— START OF DATA EXCERPT —

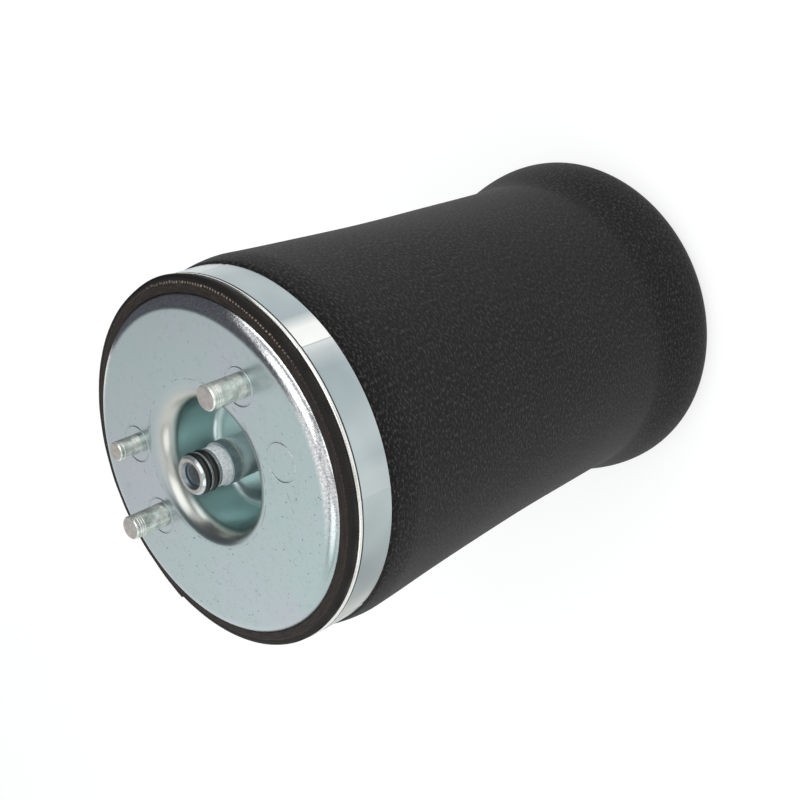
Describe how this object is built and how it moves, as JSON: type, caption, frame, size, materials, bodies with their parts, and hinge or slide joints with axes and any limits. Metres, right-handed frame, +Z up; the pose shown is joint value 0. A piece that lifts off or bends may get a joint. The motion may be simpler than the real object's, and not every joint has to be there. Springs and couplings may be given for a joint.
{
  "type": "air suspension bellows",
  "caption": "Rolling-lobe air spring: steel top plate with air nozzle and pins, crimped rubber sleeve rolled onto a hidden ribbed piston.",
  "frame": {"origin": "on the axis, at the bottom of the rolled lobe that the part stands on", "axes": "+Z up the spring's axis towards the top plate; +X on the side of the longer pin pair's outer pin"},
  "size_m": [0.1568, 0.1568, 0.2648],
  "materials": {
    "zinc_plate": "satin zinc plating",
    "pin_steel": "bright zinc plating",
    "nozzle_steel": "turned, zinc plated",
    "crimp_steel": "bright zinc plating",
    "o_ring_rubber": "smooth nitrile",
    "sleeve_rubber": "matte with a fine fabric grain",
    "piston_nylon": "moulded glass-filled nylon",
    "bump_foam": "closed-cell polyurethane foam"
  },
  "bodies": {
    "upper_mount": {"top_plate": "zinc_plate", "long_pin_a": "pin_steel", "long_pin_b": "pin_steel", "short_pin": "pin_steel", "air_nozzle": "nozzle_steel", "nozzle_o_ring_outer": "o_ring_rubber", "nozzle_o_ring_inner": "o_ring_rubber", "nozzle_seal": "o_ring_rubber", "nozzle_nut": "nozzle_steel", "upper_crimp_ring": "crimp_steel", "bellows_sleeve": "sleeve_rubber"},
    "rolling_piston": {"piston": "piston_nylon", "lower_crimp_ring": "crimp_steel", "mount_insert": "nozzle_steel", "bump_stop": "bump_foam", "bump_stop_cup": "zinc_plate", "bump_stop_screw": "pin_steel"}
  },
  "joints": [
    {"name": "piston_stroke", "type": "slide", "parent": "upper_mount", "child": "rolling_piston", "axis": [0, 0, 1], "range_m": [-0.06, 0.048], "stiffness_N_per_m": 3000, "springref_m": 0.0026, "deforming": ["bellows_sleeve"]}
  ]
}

— END OF DATA EXCERPT —

GOAL -> Give the data again, exactly as it stands.

THE ANSWER ->
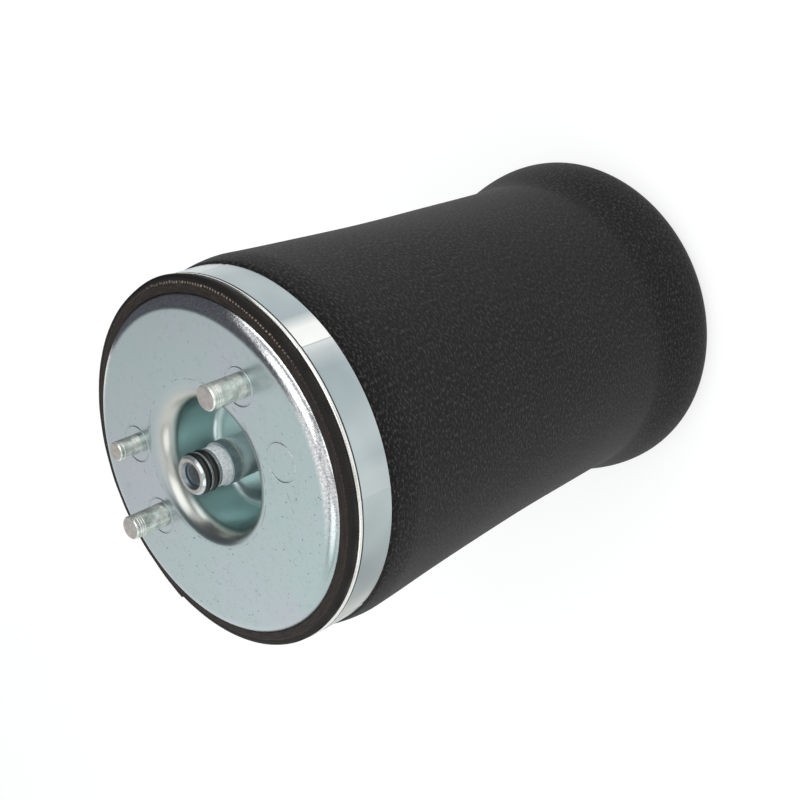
Describe how this object is built and how it moves, as JSON: type, caption, frame, size, materials, bodies with their parts, and hinge or slide joints with axes and any limits. Metres, right-handed frame, +Z up; the pose shown is joint value 0. A piece that lifts off or bends may get a joint. The motion may be simpler than the real object's, and not every joint has to be there. Springs and couplings may be given for a joint.
{
  "type": "air suspension bellows",
  "caption": "Rolling-lobe air spring: steel top plate with air nozzle and pins, crimped rubber sleeve rolled onto a hidden ribbed piston.",
  "frame": {"origin": "on the axis, at the bottom of the rolled lobe that the part stands on", "axes": "+Z up the spring's axis towards the top plate; +X on the side of the longer pin pair's outer pin"},
  "size_m": [0.1568, 0.1568, 0.2648],
  "materials": {
    "zinc_plate": "satin zinc plating",
    "pin_steel": "bright zinc plating",
    "nozzle_steel": "turned, zinc plated",
    "crimp_steel": "bright zinc plating",
    "o_ring_rubber": "smooth nitrile",
    "sleeve_rubber": "matte with a fine fabric grain",
    "piston_nylon": "moulded glass-filled nylon",
    "bump_foam": "closed-cell polyurethane foam"
  },
  "bodies": {
    "upper_mount": {"top_plate": "zinc_plate", "long_pin_a": "pin_steel", "long_pin_b": "pin_steel", "short_pin": "pin_steel", "air_nozzle": "nozzle_steel", "nozzle_o_ring_outer": "o_ring_rubber", "nozzle_o_ring_inner": "o_ring_rubber", "nozzle_seal": "o_ring_rubber", "nozzle_nut": "nozzle_steel", "upper_crimp_ring": "crimp_steel", "bellows_sleeve": "sleeve_rubber"},
    "rolling_piston": {"piston": "piston_nylon", "lower_crimp_ring": "crimp_steel", "mount_insert": "nozzle_steel", "bump_stop": "bump_foam", "bump_stop_cup": "zinc_plate", "bump_stop_screw": "pin_steel"}
  },
  "joints": [
    {"name": "piston_stroke", "type": "slide", "parent": "upper_mount", "child": "rolling_piston", "axis": [0, 0, 1], "range_m": [-0.06, 0.048], "stiffness_N_per_m": 3000, "springref_m": 0.0026, "deforming": ["bellows_sleeve"]}
  ]
}